EXERCISE BRIEF = Copy out all the lines in the records that include the word "caption".

ENTRIES PROVIDED =

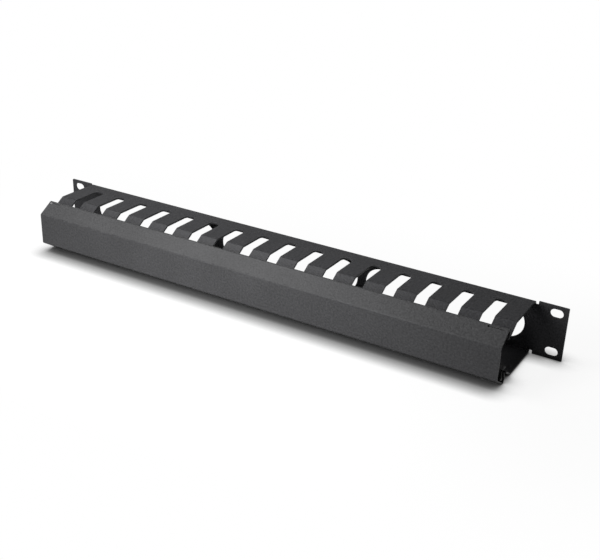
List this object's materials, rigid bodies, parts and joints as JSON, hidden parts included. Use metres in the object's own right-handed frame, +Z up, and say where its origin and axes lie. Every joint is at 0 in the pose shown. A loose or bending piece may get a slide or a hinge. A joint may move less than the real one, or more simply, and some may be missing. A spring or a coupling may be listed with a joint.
{
  "type": "horizontal cable manager",
  "caption": "Horizontal rack cable manager: folded steel duct with slotted finger flanges, long rear cable openings, mounting ears and a removable front cover.",
  "frame": {"origin": "middle of the four rack slots, on the rear face of the back plate and ears", "axes": "+X along the rack's width, to the right seen from the front; +Y into the rack; +Z up"},
  "size_m": [0.4826, 0.0704, 0.044],
  "materials": {
    "chassis_coat": "fine textured charcoal powder coat",
    "cover_coat": "fine textured charcoal powder coat"
  },
  "bodies": {
    "frame": {"chassis": "chassis_coat"},
    "cover": {"front_cover": "cover_coat"}
  },
  "joints": [
    {"name": "cover_release", "type": "slide", "parent": "frame", "child": "cover", "axis": [0, -1, 0], "range_m": [0, 0.04]}
  ]
}
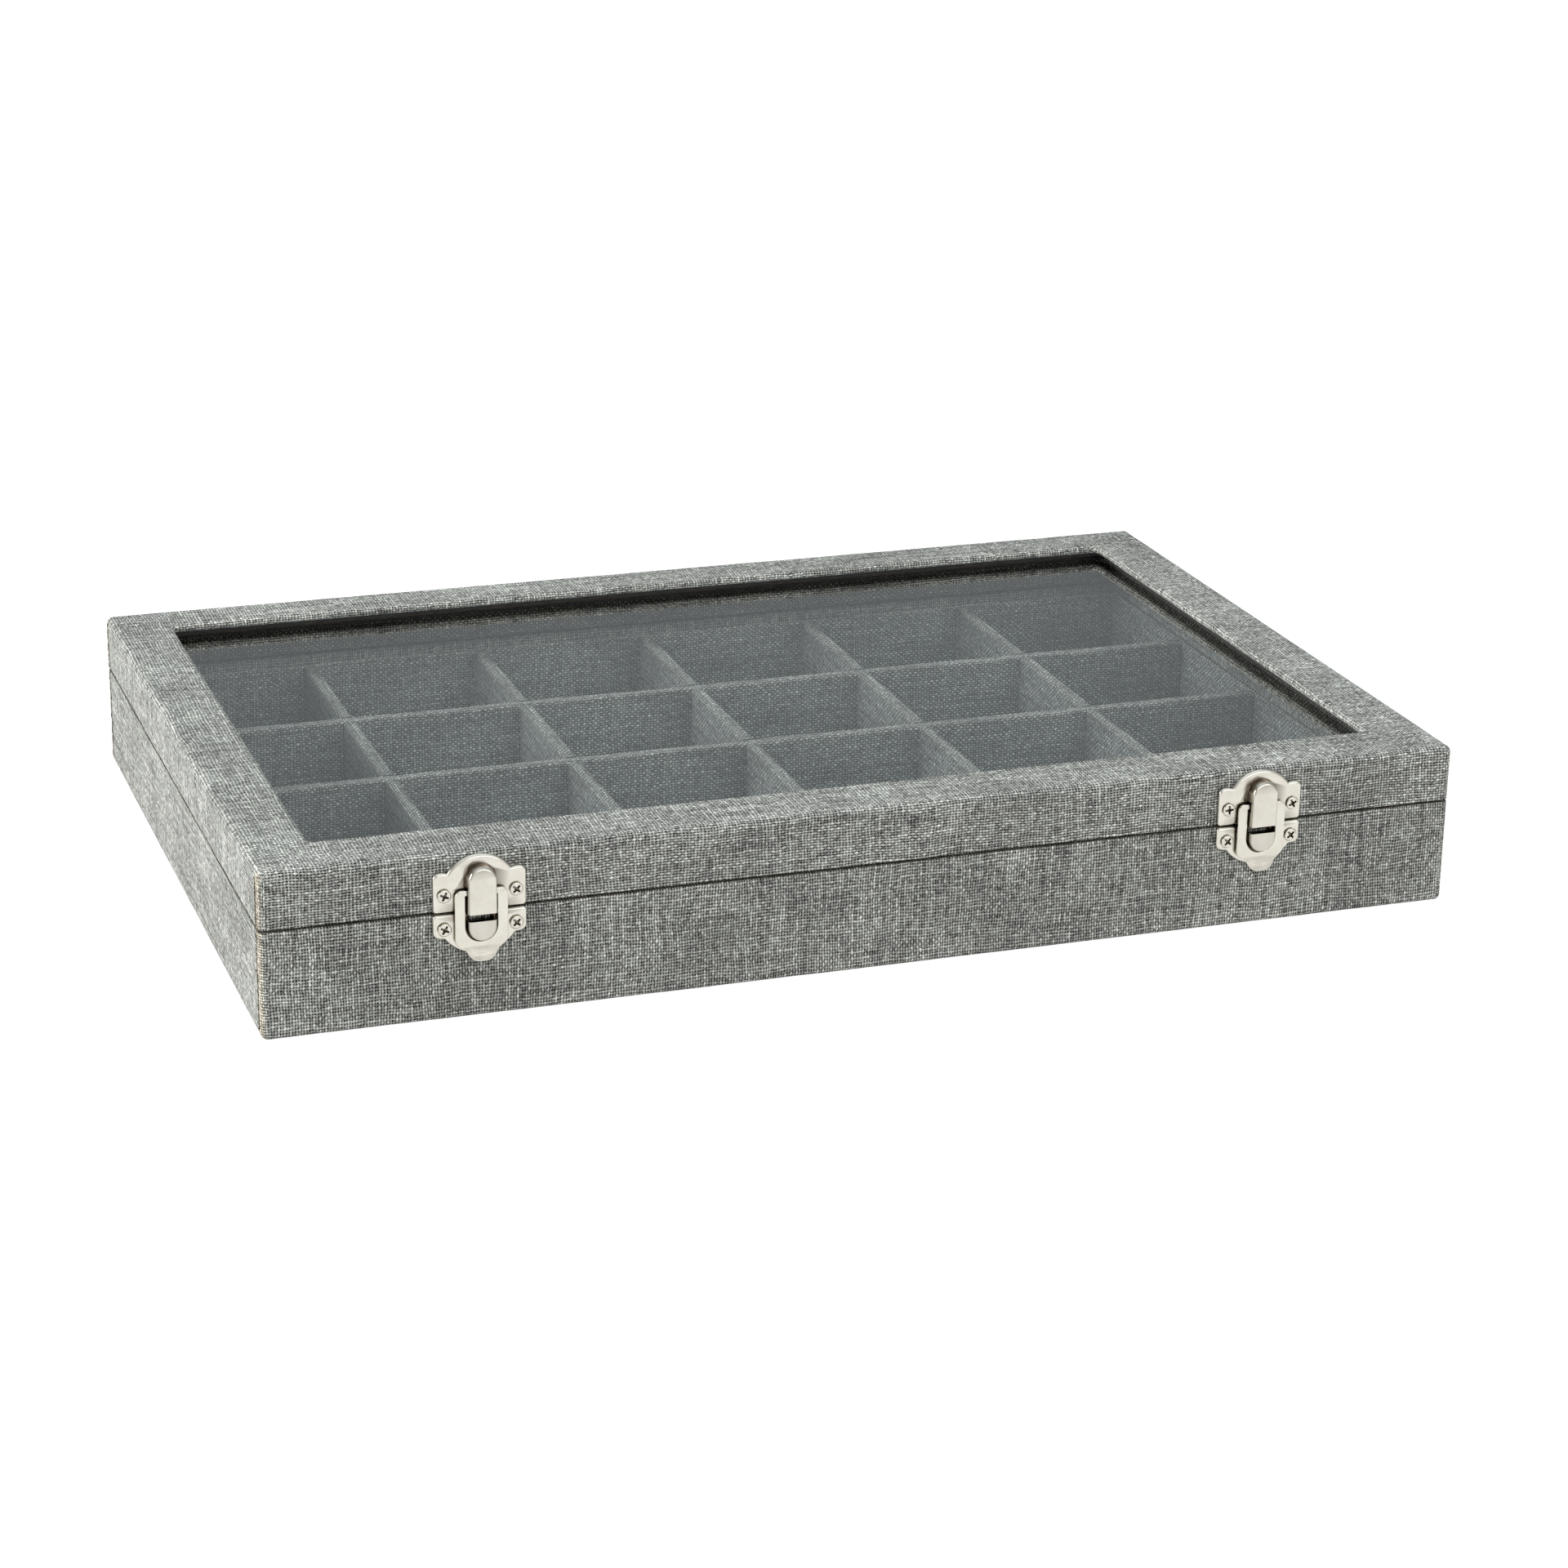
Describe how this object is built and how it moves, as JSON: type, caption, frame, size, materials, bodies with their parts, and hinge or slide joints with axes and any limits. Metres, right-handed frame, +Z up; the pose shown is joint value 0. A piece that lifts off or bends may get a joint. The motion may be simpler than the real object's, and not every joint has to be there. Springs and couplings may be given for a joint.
{
  "type": "glass-lidded sorting box",
  "caption": "Shallow linen-covered sorting box: gridded compartments under a hinged lid with a glass window, two snap latches on the front.",
  "frame": {"origin": "under the middle of the box, on the surface that it stands on", "axes": "+Z up; the latches' side faces -Y and the hinges' side +Y; +X runs along the length, to the right as seen from the latches"},
  "size_m": [0.35, 0.243, 0.0478],
  "materials": {
    "linen": "heather grey plain weave",
    "lining": "heather grey linen over card",
    "board": "raw fibreboard",
    "felt": "black felt",
    "glass": "clear float glass",
    "nickel": "polished warm nickel plate",
    "steel": "plain steel"
  },
  "bodies": {
    "base": {"bottom_felt": "felt", "bottom_board": "board", "base_front_board": "board", "base_back_board": "board", "base_left_board": "board", "base_right_board": "board", "base_wrap": "linen", "floor_lining": "lining", "front_lining": "lining", "back_lining": "lining", "left_lining": "lining", "right_lining": "lining", "long_divider_1": "lining", "long_divider_2": "lining", "long_divider_3": "lining", "cross_divider_1": "lining", "cross_divider_2": "lining", "cross_divider_3": "lining", "cross_divider_4": "lining", "cross_divider_5": "lining", "left_catch_plate": "nickel", "left_hinge_base_leaf": "nickel", "left_hinge_pin": "steel", "left_catch_plate_screw_1": "nickel", "left_base_leaf_screw_1": "nickel", "left_catch_plate_screw_2": "nickel", "left_base_leaf_screw_2": "nickel", "right_catch_plate": "nickel", "right_hinge_base_leaf": "nickel", "right_hinge_pin": "steel", "right_catch_plate_screw_1": "nickel", "right_base_leaf_screw_1": "nickel", "right_catch_plate_screw_2": "nickel", "right_base_leaf_screw_2": "nickel"},
    "lid": {"lid_front_board": "board", "lid_back_board": "board", "lid_left_board": "board", "lid_right_board": "board", "lid_top_panel": "board", "lid_wrap": "linen", "glass_spacer": "felt", "glass_pane": "glass", "glass_retainer": "lining", "left_latch_plate": "nickel", "left_latch_spring": "steel", "left_hinge_lid_leaf": "nickel", "left_latch_plate_screw_1": "nickel", "left_lid_leaf_screw_1": "nickel", "left_latch_plate_screw_2": "nickel", "left_lid_leaf_screw_2": "nickel", "right_latch_plate": "nickel", "right_latch_spring": "steel", "right_hinge_lid_leaf": "nickel", "right_latch_plate_screw_1": "nickel", "right_lid_leaf_screw_1": "nickel", "right_latch_plate_screw_2": "nickel", "right_lid_leaf_screw_2": "nickel"},
    "flap_left": {"left_latch_flap": "nickel"},
    "flap_right": {"right_latch_flap": "nickel"}
  },
  "joints": [
    {"name": "lid_hinge", "type": "hinge", "parent": "base", "child": "lid", "pos_m": [0, 0.1185, 0.03115], "axis": [-1, 0, 0], "range_deg": [0, 95]},
    {"name": "left_flap_hinge", "type": "hinge", "parent": "lid", "child": "flap_left", "pos_m": [-0.1155, -0.1191, 0.037], "axis": [-1, 0, 0], "range_deg": [0, 120]},
    {"name": "right_flap_hinge", "type": "hinge", "parent": "lid", "child": "flap_right", "pos_m": [0.1135, -0.1191, 0.037], "axis": [-1, 0, 0], "range_deg": [0, 120]}
  ]
}
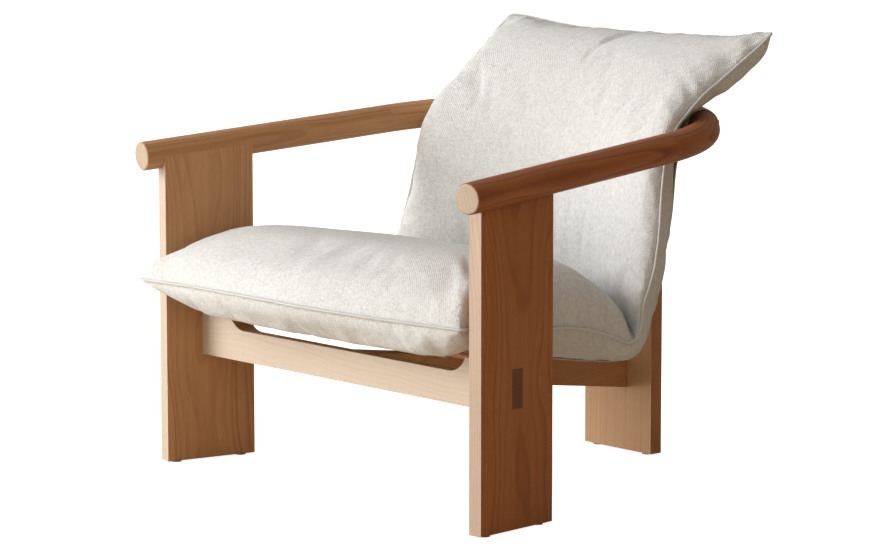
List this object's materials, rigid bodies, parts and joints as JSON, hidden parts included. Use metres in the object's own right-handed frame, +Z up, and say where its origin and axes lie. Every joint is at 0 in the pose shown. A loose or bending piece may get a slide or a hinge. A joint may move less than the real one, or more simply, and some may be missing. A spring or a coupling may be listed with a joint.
{
  "type": "wooden lounge armchair",
  "caption": "Low lounge armchair: three broad upright boards carry a round wrap-around arm and back rail, with one deep folded loose cushion in a sling.",
  "frame": {"origin": "on the floor, under the middle of the whole chair", "axes": "+Z up, -Y towards the front of the chair, +X towards the sitter's left arm"},
  "size_m": [0.9116, 0.8394, 0.7594],
  "materials": {
    "boards": "clear matt lacquer on light oak or teak",
    "round_rail": "clear matt lacquer, turned",
    "dowels": "raw beech",
    "glides": "moulded nylon",
    "canvas": "heavy cotton canvas",
    "steel": "zinc plated",
    "cushion": "coarse woven off-white upholstery cloth",
    "zip": "zip tape and teeth"
  },
  "bodies": {
    "frame": {"left_front_board": "boards", "right_front_board": "boards", "rear_board": "boards", "front_rail": "boards", "centre_stretcher": "boards", "left_arm": "round_rail", "right_arm": "round_rail", "left_bend": "round_rail", "right_bend": "round_rail", "back_rail": "round_rail", "left_board_dowels": "dowels", "right_board_dowels": "dowels", "rear_board_dowels": "dowels", "arm_joint_dowels": "dowels", "back_joint_dowels": "dowels", "floor_glides": "glides", "sling_panel": "canvas", "sling_front_sleeve": "canvas", "sling_back_sleeve": "canvas", "sling_rod": "dowels", "sling_screws": "steel", "sling_washers": "steel"},
    "cushion": {"seat_cushion": "cushion", "back_cushion": "cushion", "cushion_zip": "zip"}
  },
  "joints": [
    {"name": "cushion_lift", "type": "slide", "parent": "frame", "child": "cushion", "axis": [0, 0, 1], "range_m": [0, 0.15]}
  ]
}
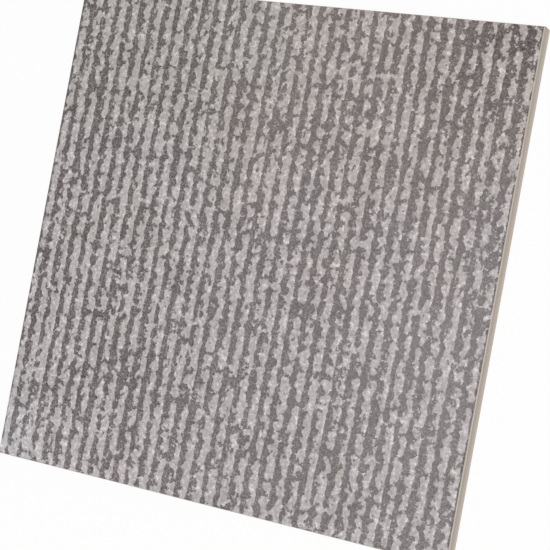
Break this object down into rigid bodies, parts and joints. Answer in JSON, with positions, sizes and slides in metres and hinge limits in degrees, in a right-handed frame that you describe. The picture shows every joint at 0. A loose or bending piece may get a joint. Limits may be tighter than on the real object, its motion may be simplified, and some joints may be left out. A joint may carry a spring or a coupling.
{
  "type": "paving tile",
  "caption": "Square outdoor tile of porcelain stoneware with a broken-ribbed, stone-grey face, ground edges and a recessed back.",
  "frame": {"origin": "middle of the back, on the plane that the tile lies on", "axes": "+Z out of the ribbed face, +Y along the ribs, +X across the ribs towards their straight sides"},
  "size_m": [0.6, 0.6, 0.02],
  "materials": {
    "stoneware": "matte"
  },
  "bodies": {
    "root": {"tile": "stoneware"}
  },
  "joints": []
}
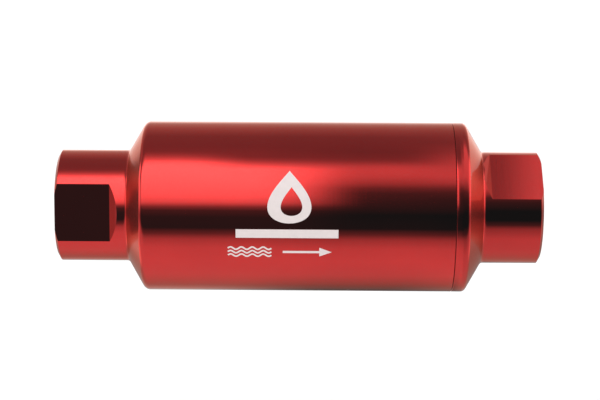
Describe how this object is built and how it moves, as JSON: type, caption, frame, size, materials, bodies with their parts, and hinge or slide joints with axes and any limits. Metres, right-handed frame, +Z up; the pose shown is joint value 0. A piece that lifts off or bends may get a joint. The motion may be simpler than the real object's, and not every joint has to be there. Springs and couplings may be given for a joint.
{
  "type": "fuel filter",
  "caption": "In-line fuel filter: a round anodised housing with a screwed outlet cap, threaded ports with wrench flats, and a sprung pleated mesh element inside.",
  "frame": {"origin": "on the filter's axis, midway between the inlet and outlet end faces", "axes": "+X along the flow, from the inlet to the outlet; +Z up; the inlet wrench flats face -Y and +Y"},
  "size_m": [0.1438, 0.0508, 0.0508],
  "materials": {
    "red_anodised": "bright-dipped and anodised red, fine turning marks",
    "clear_anodised": "clear anodised, turned",
    "stainless_steel": "plain mill finish",
    "spring_steel": "drawn wire",
    "fine_mesh": "fine woven wire",
    "support_mesh": "coarse woven wire",
    "black_rubber": "smooth moulded",
    "grey_epoxy": "cast resin"
  },
  "bodies": {
    "housing": {"housing": "red_anodised", "spring_washer": "stainless_steel"},
    "spring": {"spring": "spring_steel"},
    "element": {"inlet_end_plate": "clear_anodised", "outlet_end_plate": "clear_anodised", "element_o_ring": "black_rubber", "core_tube": "stainless_steel", "inner_support_mesh": "support_mesh", "filter_mesh": "fine_mesh", "outer_support_mesh": "support_mesh", "seam_clip": "stainless_steel", "inlet_potting": "grey_epoxy", "outlet_potting": "grey_epoxy"},
    "cap_seal": {"cap_o_ring": "black_rubber"},
    "outlet_cap": {"outlet_cap": "red_anodised"}
  },
  "joints": [
    {"name": "service_pull", "type": "slide", "parent": "housing", "child": "spring", "axis": [1, 0, 0], "range_m": [0, 0.11]},
    {"name": "element_float", "type": "slide", "parent": "spring", "child": "element", "axis": [1, 0, 0], "range_m": [-0.003, 0], "stiffness_N_per_m": 2080, "springref_m": 0.0068, "deforming": ["spring"]},
    {"name": "cap_travel", "type": "slide", "parent": "spring", "child": "cap_seal", "axis": [1, 0, 0], "range_m": [0, 0.0112]},
    {"name": "cap_turn", "type": "hinge", "parent": "cap_seal", "child": "outlet_cap", "pos_m": [0, 0, 0], "axis": [1, 0, 0], "range_deg": [0, 2520]}
  ],
  "couplings": [
    {"joint": "cap_travel", "follows": "cap_turn", "m_per_rad": 0.00025266}
  ]
}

EXERCISE RESPONSE =
  "caption": "Horizontal rack cable manager: folded steel duct with slotted finger flanges, long rear cable openings, mounting ears and a removable front cover.",
Describe how this object is built and how it moves, as JSON: type, caption, frame, size, materials, bodies with their parts, and hinge or slide joints with axes and any limits. Metres, right-handed frame, +Z up; the pose shown is joint value 0. A piece that lifts off or bends may get a joint. The motion may be simpler than the real object's, and not every joint has to be there. Springs and couplings may be given for a joint.
  "caption": "Shallow linen-covered sorting box: gridded compartments under a hinged lid with a glass window, two snap latches on the front.",
  "caption": "Low lounge armchair: three broad upright boards carry a round wrap-around arm and back rail, with one deep folded loose cushion in a sling.",
  "caption": "Square outdoor tile of porcelain stoneware with a broken-ribbed, stone-grey face, ground edges and a recessed back.",
Describe how this object is built and how it moves, as JSON: type, caption, frame, size, materials, bodies with their parts, and hinge or slide joints with axes and any limits. Metres, right-handed frame, +Z up; the pose shown is joint value 0. A piece that lifts off or bends may get a joint. The motion may be simpler than the real object's, and not every joint has to be there. Springs and couplings may be given for a joint.
  "caption": "In-line fuel filter: a round anodised housing with a screwed outlet cap, threaded ports with wrench flats, and a sprung pleated mesh element inside.",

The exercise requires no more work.